Radil et al 2010

This study takes on quite a difficult task, in that it attempts to quantitatively analyze a social system while simultaneously using two distinct concepts of space. In this case, the gang rivalries correlated for the most part with the geographic proximity of the gangs. I think the utility of this approach would have been more obvious if the spatiality of rivalries and geographic proximity were much more divergent. The fact that gangs were usually embedded with and structurally equivalent with neighboring gangs makes the results appear underwhelming. However, certain exceptions, such as the existence of a center-periphery geography in the northern part of Hollenbeck, as well as the condition of “betweenness” being associated with more violence, exemplify the exceptions to the norm that would be difficult to discern without this kind of analysis.
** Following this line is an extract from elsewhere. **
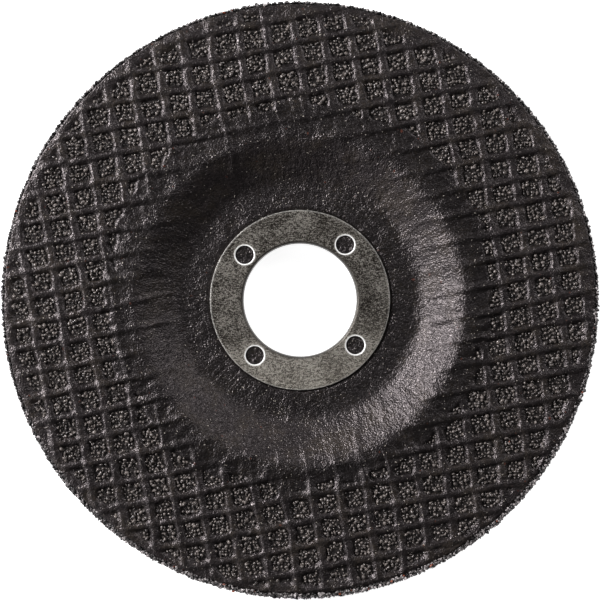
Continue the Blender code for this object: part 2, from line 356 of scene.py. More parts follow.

I struggled to grasp which stage it was that social networks and geographic space were combined. When using CONCOR to make the dendogram, did both location and gang rivalry influence which position each gang was placed in? An aim of this study was to quantify the interaction between the two spatialities, but it seems to me that the network positions are themselves quantified, but their comparison to the geographic positions is only qualitative, i.e. “north-south” and “center-periphery”, and that these characteristics were determined visually. Nevertheless, these types of qualitative characterizations should still be immensely useful in predicting gang behavior. This type of analysis could potentially perform any combination of spatialities, including those in which neither of the two spatialities is geographic space.